■ Stated goal
Track down the lines that contain "Vector" and copy them.

______________________________

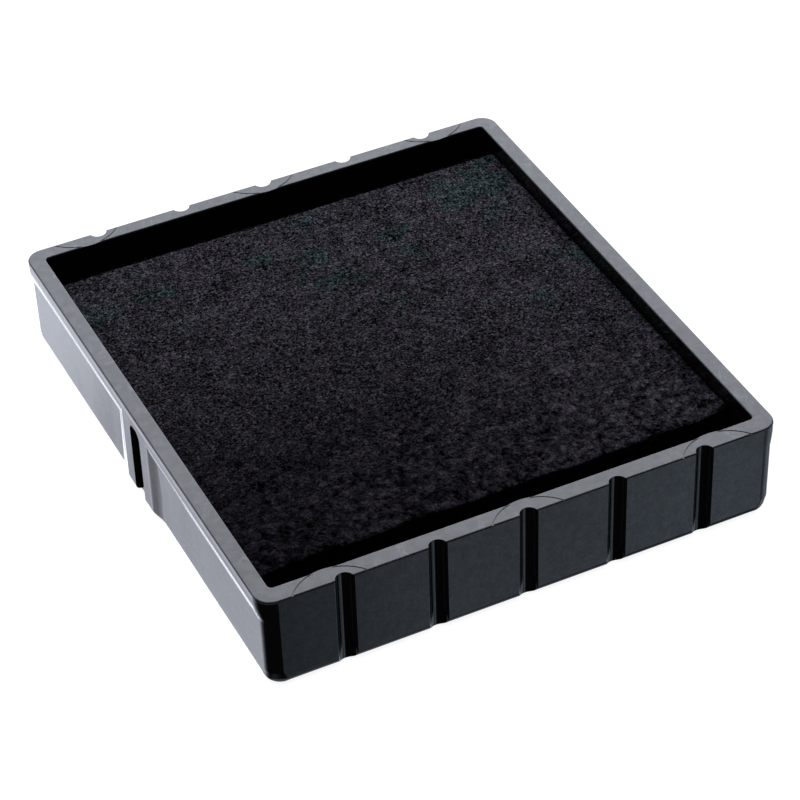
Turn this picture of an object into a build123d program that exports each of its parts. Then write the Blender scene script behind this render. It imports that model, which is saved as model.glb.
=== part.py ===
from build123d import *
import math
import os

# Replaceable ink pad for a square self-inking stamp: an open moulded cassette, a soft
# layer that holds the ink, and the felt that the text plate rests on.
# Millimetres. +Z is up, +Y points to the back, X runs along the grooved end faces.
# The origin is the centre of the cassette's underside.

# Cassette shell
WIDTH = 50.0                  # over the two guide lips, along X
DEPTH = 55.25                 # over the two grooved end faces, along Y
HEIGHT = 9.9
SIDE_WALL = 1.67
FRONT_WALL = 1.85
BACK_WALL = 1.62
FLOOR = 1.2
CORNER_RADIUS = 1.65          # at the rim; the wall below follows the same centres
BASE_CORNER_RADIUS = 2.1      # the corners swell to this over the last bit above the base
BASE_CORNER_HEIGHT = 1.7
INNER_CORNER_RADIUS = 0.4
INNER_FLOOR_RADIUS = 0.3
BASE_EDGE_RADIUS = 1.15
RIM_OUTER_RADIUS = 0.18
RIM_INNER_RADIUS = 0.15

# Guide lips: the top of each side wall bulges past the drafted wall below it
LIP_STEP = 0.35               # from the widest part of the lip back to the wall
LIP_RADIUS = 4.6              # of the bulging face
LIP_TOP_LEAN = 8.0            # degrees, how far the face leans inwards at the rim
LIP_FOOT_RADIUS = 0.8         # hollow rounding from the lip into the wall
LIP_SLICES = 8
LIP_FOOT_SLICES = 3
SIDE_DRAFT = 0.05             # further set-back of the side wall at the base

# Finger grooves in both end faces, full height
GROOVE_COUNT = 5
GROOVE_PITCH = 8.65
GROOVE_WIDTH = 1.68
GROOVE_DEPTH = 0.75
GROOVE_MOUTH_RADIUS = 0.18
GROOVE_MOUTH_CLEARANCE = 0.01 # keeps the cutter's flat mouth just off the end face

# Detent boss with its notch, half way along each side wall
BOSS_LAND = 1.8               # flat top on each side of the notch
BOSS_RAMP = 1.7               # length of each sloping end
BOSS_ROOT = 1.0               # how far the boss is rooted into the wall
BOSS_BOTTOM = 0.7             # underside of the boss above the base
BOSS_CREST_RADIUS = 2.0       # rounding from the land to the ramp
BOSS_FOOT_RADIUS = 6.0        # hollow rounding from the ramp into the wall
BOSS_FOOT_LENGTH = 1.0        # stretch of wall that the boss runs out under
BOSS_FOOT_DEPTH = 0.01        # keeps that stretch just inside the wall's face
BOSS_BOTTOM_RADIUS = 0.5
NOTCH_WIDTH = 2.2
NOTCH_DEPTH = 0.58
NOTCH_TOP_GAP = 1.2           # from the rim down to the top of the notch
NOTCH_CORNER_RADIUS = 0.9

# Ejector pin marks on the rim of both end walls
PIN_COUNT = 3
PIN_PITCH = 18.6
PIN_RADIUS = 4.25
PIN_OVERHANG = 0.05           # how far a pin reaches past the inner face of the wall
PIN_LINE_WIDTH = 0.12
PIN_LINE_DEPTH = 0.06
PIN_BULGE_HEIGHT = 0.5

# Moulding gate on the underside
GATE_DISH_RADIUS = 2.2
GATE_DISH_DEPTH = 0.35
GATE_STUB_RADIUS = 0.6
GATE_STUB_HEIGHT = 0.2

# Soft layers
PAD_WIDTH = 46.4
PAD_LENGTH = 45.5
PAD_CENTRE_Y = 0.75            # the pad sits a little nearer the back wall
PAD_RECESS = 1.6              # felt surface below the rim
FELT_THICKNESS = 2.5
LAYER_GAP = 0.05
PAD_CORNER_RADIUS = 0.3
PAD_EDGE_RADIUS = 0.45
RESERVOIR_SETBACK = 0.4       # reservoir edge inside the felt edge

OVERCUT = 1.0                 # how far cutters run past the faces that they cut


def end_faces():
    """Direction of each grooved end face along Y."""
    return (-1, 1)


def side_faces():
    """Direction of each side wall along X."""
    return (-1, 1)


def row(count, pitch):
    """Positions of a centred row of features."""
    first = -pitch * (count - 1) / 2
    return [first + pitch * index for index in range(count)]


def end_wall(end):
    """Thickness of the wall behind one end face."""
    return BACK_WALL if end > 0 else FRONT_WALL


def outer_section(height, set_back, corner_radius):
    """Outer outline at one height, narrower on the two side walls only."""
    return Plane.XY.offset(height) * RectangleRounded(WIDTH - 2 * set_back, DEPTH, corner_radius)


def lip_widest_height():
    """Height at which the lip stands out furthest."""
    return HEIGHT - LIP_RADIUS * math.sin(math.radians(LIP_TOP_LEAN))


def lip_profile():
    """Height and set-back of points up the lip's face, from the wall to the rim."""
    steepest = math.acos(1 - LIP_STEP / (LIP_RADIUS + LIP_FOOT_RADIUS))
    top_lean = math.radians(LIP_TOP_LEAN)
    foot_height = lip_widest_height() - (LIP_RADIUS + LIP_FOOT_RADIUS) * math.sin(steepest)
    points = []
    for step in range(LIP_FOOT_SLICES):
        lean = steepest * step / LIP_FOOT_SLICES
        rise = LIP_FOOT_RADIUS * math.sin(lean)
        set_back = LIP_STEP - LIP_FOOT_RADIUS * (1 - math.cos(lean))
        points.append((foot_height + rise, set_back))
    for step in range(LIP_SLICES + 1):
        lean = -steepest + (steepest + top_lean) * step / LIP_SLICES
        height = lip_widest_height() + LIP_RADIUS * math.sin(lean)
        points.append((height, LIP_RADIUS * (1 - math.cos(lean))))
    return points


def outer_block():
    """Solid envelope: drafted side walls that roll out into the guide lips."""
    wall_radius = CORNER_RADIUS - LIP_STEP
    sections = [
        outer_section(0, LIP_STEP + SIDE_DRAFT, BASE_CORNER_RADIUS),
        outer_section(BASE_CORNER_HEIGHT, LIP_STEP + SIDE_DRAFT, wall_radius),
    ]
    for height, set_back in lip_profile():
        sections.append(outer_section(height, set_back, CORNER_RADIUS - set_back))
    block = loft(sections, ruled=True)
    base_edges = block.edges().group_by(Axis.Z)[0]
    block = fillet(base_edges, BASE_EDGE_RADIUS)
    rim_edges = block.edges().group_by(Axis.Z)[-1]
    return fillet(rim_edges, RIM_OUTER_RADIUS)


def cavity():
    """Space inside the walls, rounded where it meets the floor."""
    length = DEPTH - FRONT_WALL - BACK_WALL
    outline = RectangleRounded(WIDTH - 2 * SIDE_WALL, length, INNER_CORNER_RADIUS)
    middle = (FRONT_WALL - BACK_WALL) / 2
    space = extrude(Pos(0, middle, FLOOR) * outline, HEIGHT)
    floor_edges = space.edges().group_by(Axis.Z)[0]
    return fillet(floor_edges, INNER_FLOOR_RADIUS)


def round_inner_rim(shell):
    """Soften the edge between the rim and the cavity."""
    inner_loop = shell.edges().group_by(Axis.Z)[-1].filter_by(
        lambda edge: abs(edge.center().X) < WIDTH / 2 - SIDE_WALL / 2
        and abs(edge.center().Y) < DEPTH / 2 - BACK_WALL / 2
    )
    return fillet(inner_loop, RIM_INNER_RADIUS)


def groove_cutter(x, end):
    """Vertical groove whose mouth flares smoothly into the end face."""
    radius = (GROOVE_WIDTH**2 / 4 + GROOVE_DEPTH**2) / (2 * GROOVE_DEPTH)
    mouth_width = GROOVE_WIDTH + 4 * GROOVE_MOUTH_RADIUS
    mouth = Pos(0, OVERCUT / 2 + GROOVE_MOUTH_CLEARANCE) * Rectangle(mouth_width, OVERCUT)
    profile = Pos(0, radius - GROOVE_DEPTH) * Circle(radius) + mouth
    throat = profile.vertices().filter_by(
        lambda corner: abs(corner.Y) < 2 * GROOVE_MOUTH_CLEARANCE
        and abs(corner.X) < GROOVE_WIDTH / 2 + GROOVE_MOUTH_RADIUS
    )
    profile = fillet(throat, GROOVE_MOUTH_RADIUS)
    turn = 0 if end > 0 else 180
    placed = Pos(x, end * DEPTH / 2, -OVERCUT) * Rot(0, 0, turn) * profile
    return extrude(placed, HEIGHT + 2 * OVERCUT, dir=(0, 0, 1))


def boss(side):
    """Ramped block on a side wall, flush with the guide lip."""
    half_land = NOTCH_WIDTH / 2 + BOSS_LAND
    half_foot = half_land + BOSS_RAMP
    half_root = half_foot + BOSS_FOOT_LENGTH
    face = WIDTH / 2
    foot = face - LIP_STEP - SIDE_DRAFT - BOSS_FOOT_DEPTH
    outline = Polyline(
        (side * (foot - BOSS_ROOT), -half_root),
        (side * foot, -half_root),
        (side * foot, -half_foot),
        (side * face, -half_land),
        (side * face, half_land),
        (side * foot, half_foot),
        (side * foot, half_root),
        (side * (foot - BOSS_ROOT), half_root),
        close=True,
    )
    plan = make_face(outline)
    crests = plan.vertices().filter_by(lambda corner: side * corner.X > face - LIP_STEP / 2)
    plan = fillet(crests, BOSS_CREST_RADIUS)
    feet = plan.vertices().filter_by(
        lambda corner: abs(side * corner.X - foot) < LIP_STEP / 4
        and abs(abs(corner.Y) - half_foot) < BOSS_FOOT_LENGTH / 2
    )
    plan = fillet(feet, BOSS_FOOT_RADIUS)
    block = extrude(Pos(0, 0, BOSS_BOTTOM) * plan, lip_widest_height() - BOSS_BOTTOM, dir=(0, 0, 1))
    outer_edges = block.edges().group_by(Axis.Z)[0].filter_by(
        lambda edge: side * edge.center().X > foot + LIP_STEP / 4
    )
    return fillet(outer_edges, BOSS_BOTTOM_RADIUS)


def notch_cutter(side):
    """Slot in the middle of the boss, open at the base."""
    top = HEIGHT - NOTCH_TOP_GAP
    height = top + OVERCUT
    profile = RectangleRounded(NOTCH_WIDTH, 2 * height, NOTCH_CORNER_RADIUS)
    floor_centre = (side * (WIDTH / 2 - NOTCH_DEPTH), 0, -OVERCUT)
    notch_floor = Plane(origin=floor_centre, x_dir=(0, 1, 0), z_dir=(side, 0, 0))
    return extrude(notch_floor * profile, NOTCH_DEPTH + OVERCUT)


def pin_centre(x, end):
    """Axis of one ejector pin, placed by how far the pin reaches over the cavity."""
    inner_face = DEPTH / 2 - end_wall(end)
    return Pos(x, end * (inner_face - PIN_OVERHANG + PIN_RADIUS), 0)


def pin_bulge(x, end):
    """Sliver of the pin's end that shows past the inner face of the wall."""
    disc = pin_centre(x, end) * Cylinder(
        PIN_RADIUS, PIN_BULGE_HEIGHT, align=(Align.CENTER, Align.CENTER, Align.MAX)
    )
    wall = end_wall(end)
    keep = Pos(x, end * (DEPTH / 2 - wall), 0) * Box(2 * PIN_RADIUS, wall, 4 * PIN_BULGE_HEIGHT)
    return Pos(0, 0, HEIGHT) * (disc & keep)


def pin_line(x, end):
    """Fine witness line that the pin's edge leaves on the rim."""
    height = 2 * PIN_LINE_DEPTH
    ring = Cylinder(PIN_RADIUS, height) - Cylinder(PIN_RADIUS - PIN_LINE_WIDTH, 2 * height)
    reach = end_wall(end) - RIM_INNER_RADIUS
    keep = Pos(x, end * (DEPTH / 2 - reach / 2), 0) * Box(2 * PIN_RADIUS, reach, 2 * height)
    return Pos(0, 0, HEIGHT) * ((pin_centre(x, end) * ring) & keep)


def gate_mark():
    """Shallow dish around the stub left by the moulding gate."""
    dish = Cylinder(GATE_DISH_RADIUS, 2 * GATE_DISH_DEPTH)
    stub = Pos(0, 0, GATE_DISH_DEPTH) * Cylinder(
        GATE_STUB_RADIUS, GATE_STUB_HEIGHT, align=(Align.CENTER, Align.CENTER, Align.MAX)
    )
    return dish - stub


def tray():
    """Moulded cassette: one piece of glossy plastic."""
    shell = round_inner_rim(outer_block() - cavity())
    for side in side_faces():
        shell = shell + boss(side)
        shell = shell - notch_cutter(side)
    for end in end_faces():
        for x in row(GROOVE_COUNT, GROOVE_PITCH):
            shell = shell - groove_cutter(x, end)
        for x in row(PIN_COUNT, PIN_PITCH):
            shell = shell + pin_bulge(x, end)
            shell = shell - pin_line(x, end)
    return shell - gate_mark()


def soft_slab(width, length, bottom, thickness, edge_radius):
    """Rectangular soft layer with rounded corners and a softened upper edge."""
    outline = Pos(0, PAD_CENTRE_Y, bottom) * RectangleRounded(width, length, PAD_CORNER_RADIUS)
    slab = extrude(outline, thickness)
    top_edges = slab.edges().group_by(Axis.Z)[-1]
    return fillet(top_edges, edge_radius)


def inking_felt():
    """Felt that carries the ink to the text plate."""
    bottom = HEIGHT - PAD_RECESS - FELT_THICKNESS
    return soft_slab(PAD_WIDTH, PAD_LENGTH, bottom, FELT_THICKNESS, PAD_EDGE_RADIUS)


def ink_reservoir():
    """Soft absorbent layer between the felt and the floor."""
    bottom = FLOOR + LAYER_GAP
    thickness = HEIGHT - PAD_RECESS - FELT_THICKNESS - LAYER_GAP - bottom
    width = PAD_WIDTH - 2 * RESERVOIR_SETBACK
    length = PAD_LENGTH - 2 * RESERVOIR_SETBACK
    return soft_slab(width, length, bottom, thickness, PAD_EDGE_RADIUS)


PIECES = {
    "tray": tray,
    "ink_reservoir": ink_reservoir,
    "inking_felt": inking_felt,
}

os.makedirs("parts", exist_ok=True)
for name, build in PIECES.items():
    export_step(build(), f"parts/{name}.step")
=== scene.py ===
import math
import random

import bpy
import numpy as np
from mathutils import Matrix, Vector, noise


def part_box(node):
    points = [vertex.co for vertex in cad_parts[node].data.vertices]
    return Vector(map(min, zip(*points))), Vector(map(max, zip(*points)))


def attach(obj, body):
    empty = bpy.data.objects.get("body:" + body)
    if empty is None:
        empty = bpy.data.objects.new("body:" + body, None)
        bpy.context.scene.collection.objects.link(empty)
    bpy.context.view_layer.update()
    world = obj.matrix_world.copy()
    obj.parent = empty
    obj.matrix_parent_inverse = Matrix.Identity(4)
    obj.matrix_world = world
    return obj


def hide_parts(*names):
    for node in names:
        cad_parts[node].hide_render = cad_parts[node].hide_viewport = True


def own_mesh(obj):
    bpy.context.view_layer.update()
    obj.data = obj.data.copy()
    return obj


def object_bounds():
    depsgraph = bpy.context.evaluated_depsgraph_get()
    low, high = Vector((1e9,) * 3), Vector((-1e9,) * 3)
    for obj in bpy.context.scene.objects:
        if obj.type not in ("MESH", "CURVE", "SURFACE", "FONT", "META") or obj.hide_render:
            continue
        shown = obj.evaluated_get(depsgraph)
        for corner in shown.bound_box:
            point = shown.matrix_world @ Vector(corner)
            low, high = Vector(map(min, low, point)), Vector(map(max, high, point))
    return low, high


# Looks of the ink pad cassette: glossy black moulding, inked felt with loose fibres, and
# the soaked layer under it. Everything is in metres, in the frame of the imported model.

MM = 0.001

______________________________

■ Full response
from mathutils import Matrix, Vector, noise
    return Vector(map(min, zip(*points))), Vector(map(max, zip(*points)))
    low, high = Vector((1e9,) * 3), Vector((-1e9,) * 3)
            point = shown.matrix_world @ Vector(corner)
            low, high = Vector(map(min, low, point)), Vector(map(max, high, point))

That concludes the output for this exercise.